Instruction: Begin with the first line of the listing and quote every line through the one containing "return at, y"; give only those lines.

Dataset content:
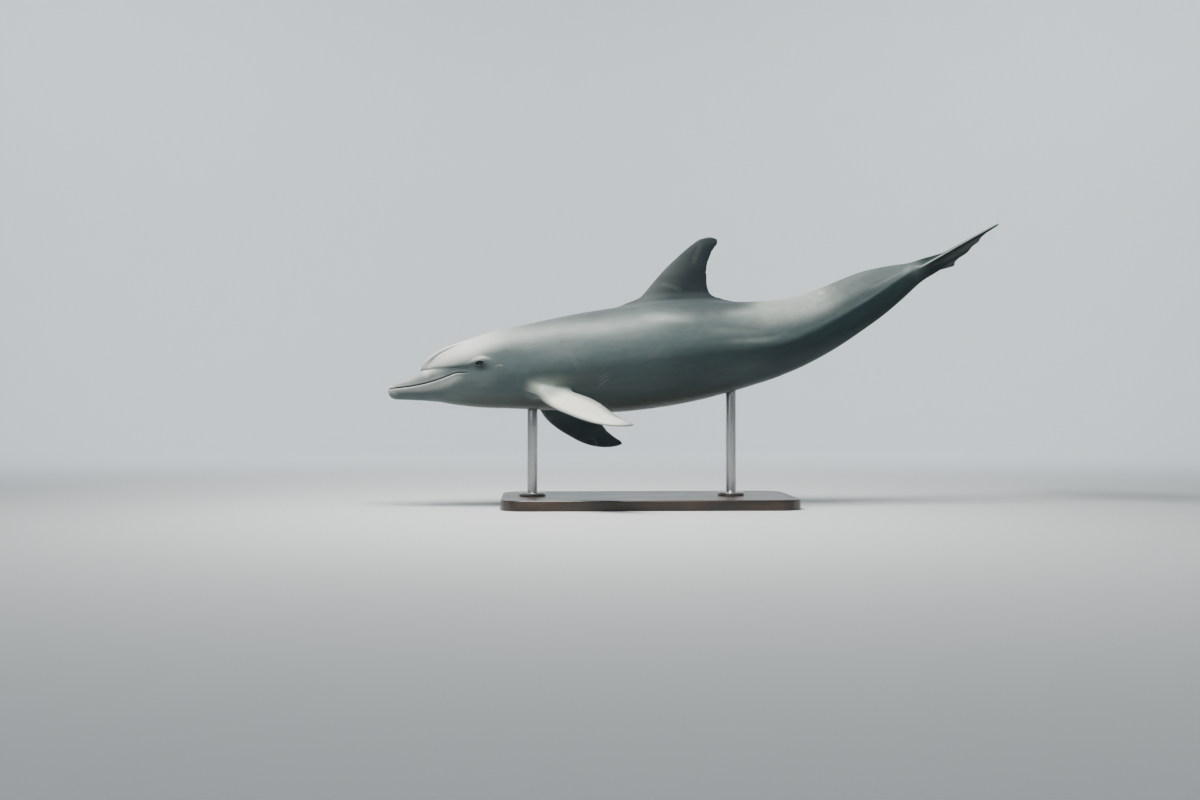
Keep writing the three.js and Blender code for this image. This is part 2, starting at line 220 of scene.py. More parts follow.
def place_on_body(points):
    """Turns points back into distance along the body, sideways and upwards."""
    at = np.interp(points[:, 0], MIDDLE_X, np.arange(LENGTH + 1))
    for _ in range(12):
        x, z, slope = middle(at)
        at = at + (points[:, 0] - x) * np.cos(slope) + (points[:, 2] - z) * np.sin(slope)
        at = np.clip(at, 0, LENGTH - 1)
    x, z, slope = middle(at)
    up = -(points[:, 0] - x) * np.sin(slope) + (points[:, 2] - z) * np.cos(slope)
    roll, y = roll_at(at), points[:, 1]
    return at, y * np.cos(roll) - up * np.sin(roll), y * np.sin(roll) + up * np.cos(roll)


print("half width at the chest:", float(half(920)), "mm")

# %% [markdown]
# ## Lines of the face
# The mouth, the fold under the melon and the lids decide whether the head looks alive.
# The mouth of this animal is one long line that climbs towards the eye and bends down at
# its corner. Side-view curves are the natural way to note such lines.

# %% Mouth, crease and eye places
mouth_height = curve([
    [-30, 7], [13, 10], [60, 14], [127, 23.5], [205, 41], [236, 51], [262, 60], [284, 63],
    [308, 61.5],
])
crease_height = curve([
    [114, 108], [127, 89], [155, 89], [189, 87], [236, 82], [275, 83], [320, 92], [345, 97],
])
MOUTH_END = 309
EYE_CENTRE = np.array([361, 105, 97.0])
EYE = {"long": 16, "deep": 9, "high": 10, "pitch": -9, "lean": 14}
LID = {"long": 14.5, "high": 7.6}
BLOWHOLE = {"at": 384, "radius": 16}
EAR = {"at": 441, "lift": -4}


def line_slope(line, x, step=1.0):
    return np.arctan((line(x + step) - line(x - step)) / (2 * step))


def eye_axes():
    """Along the eye, up it and out of it, on the right side of the head."""
    lean, pitch = math.radians(EYE["lean"]), math.radians(EYE["pitch"])
    flat, up = np.array([math.cos(lean), math.sin(lean), 0]), np.array([0, 0, 1.0])
    return np.array([
        math.cos(pitch) * flat - math.sin(pitch) * up,
        math.sin(pitch) * flat + math.cos(pitch) * up,
        [-math.sin(lean), math.cos(lean), 0],
    ])


EYE_AXES = eye_axes()


def eye_plane(points):
    """Places along the eye, up it and out of it, in millimetres, on either side."""
    x, y, z = np.moveaxis(points, -1, 0)
    offset = np.stack([x, np.abs(y), z], -1) - EYE_CENTRE
    return np.moveaxis(offset @ EYE_AXES.T, -1, 0)


def almond(along, up):
    """0 in the middle of the eye opening, 1 on the edge of the lids."""
    shape = np.clip(1 - np.abs(along / (LID["long"] * 1.12)) ** 2.0, 0.02, 1) ** 0.35
    return np.sqrt((along / LID["long"]) ** 2 + (up / (LID["high"] * shape)) ** 2)


print("the mouth is", MOUTH_END, "mm long in side view")

# %% [markdown]
# ## Relief of the skin
# Relief is what a clay tool adds to the plain form: the cut of the mouth with its lips,
# the fold of the melon, lids round each eye, the crescent of the blowhole, pinhole ears,
# the slits of the belly and old scars. Each is a small hill or groove, in millimetres
# outwards, and the sum moves the points of a fine mesh, so that the light finds real form.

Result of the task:
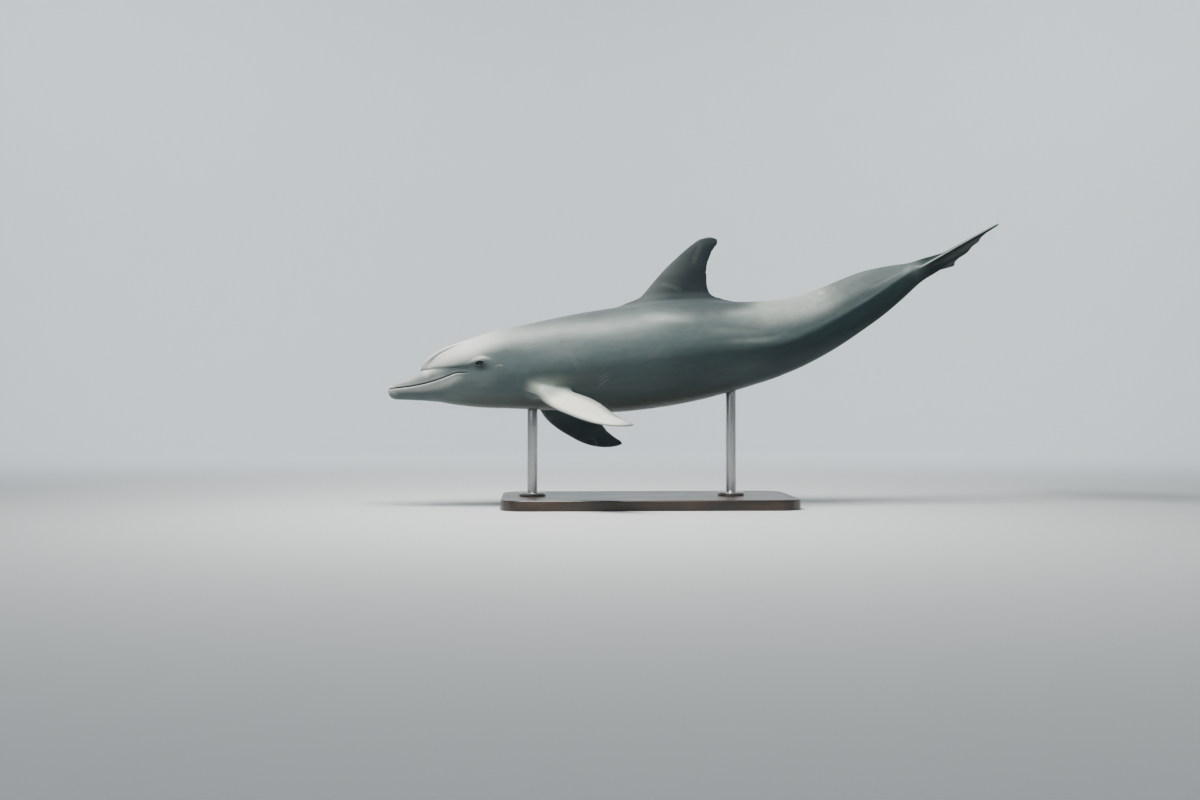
Keep writing the three.js and Blender code for this image. This is part 2, starting at line 220 of scene.py. More parts follow.
def place_on_body(points):
    """Turns points back into distance along the body, sideways and upwards."""
    at = np.interp(points[:, 0], MIDDLE_X, np.arange(LENGTH + 1))
    for _ in range(12):
        x, z, slope = middle(at)
        at = at + (points[:, 0] - x) * np.cos(slope) + (points[:, 2] - z) * np.sin(slope)
        at = np.clip(at, 0, LENGTH - 1)
    x, z, slope = middle(at)
    up = -(points[:, 0] - x) * np.sin(slope) + (points[:, 2] - z) * np.cos(slope)
    roll, y = roll_at(at), points[:, 1]
    return at, y * np.cos(roll) - up * np.sin(roll), y * np.sin(roll) + up * np.cos(roll)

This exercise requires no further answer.